Gerald McBoing-Boing provides examples of:

  • All of the Other Reindeer: Gerald is initially met with scorn and ridicule by the neighborhood children for his being able to speak only in sound effects.
  • Bedsheet Ladder: When Gerald is running away.
  • Charlie Brown Baldness: As part of the simple style of the cartoon, Gerald has only a squiggly lock on his forehead to indicate hair. He appears to have inherited it from his father.
  • Deliberately Monochrome: The shorts use the Limited Palette variation, using only two or three colors per scene. The characters' skin was colored the same as the background, and in some scenes the cels were kept clear so the background color would show through the outlines.
  • Limited Animation: one of the Ur Examples.
  • Minimalism: These were the shorts that introduced this approach to animation in the public mind. Characters drawn with as few lines as possible, sparse backgrounds, limited color palette, everything pared down to the bare essentials.
  • Rhymes on a Dime: All the dialogue and narration on the first three shorts is in rhyme, Gerald McBoing-Boing on the Planet Moo being the lone holdout.
  • The Runaway: Gerald in the first short.
  • Suddenly Speaking: As Tiny Tim in Mr. Magoo's Christmas Carol. Though it is unclear if it is actually his voice, or if Gerald is lip-synching.
  • The Unintelligible

Tropes found in the second and third "McBoing-Boing" cartoons:

  • Driven to Suicide: Professor Joyce in How Now, McBoing-Boing is so despondent by his failure to cure Gerald that he considers drinking poison.
  • Script Swap: In Gerald McBoing-Boing's Symphony, Gerald is asked to stand in for an orchestra for the premiere of a new symphony. Unfortunately, some of the pages from his sound effects script get mixed in with the score, and so the music is often interrupted by sound effects. At first Gerald is fired for his mistake, until messages come pouring in praising this new piece of "avant-guard" music.
  • Short-Distance Phone Call: In How Now, McBoing-Boing, it's discovered that Gerald's sounds are translated when he speaks through the phone. Thus he is able to communicate with his parents by calling them from the same room.
  • Thumbtack on the Chair: Prof. Joyce pulls it on poor Gerald in How Now, McBoing-Boing, in an attempt to make him speak involuntarily. Instead of saying "Ouch!" as Prof. Joyce hoped, Gerald instead makes the sound of a car tire blowing out, then gives the professor a Death Glare.

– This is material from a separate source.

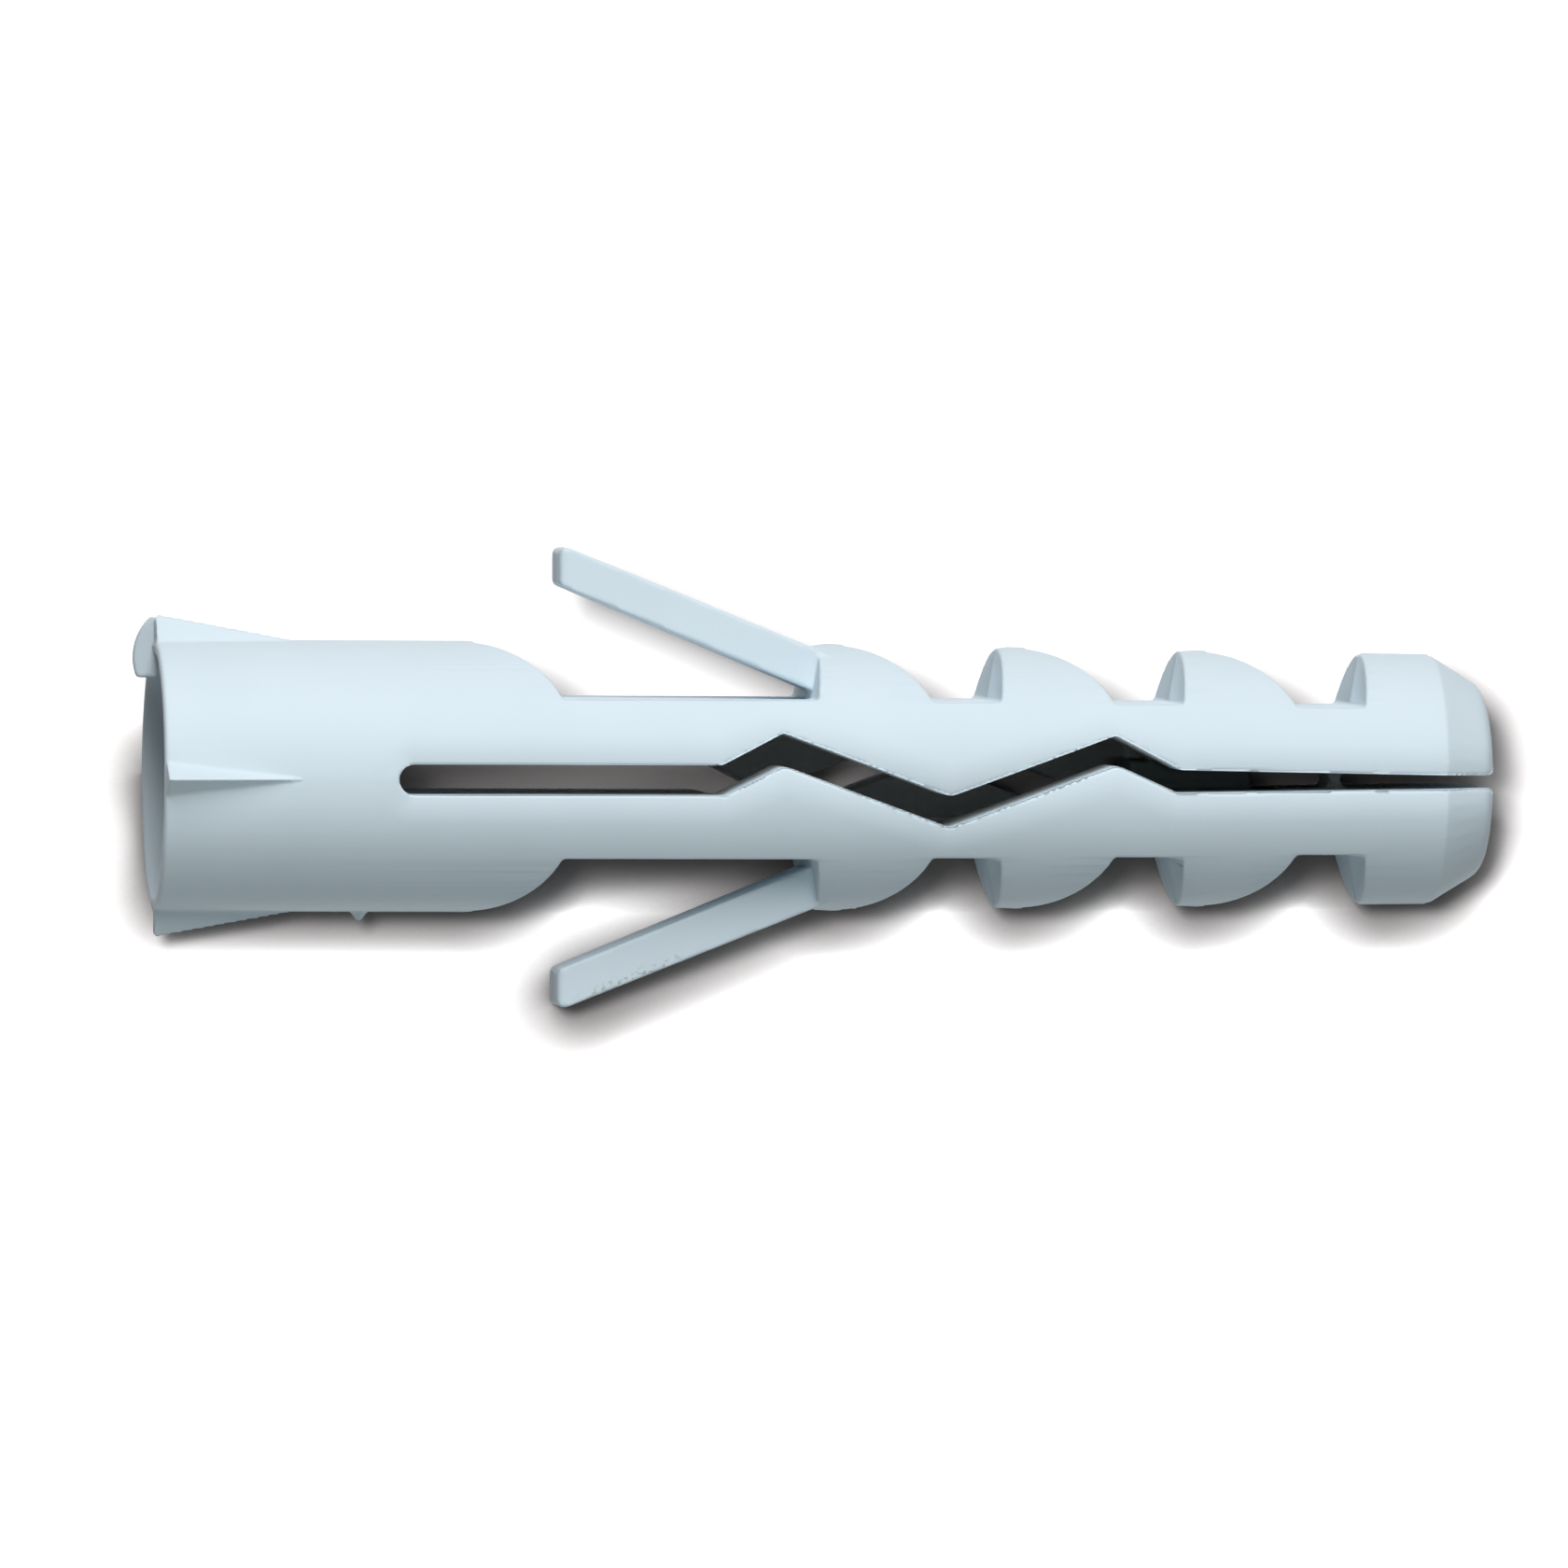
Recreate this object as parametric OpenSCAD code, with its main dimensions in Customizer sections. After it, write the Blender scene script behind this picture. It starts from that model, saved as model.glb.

The 2005 animated series has examples of the following.

  • Ambiguously Brown: Janine.
  • Bumbling Dad: Gerald's dad, who also doubles as a Bungling Inventor.
  • Cool Big Bro: Jacob to his little sister.
  • Costumer: The fantasy tales have the three kids in costumes depending on the setting of the story.
  • Free-Range Children: Most of the time, Gerald and his friends can go to places like the baseball stadium or the movies alone, although on some occasions, Gerald's parents are with them.
  • Gasshole: His dog, Burp.
  • Hiccup Hijinks: Episode 16 has Gerald get hiccups. His father invents a machine to get rid of them. While Gerald's hiccups go away, his parents get them.
  • Idiosyncratic Wipes: Gerald and Burp passing the screen as the scene dissolves on behind them.
  • Meaningful Name: Guess why the dog is named "Burp."
  • One of the Kids: Gerald's parents.
  • Phrase Catcher: Someone saying "excuse me" whenever Burp burps (usually Gerald's mom).
  • The Prankster: Gerald does this sometimes with his sound effects. It's usually in good fun, though.
  • Reality Warper: Gerald can do this with his noises, to an extent. It's more pronounced in the fantasy tales; in one instance, he managed to summon a giant cat by making meowing noises.
  • Running Gag: Whenever Burp, well, burps, Gerald's mother always says "excuse me!" on his behalf, even offscreen.
  • Ugly Guy, Hot Wife: Gerald's dad is a rather scruffy and homely man, while Gerald's mom is an elegant and beautiful woman.
  • Voice for the Voiceless: Jacob and Janine are this to Gerald, as are his parents.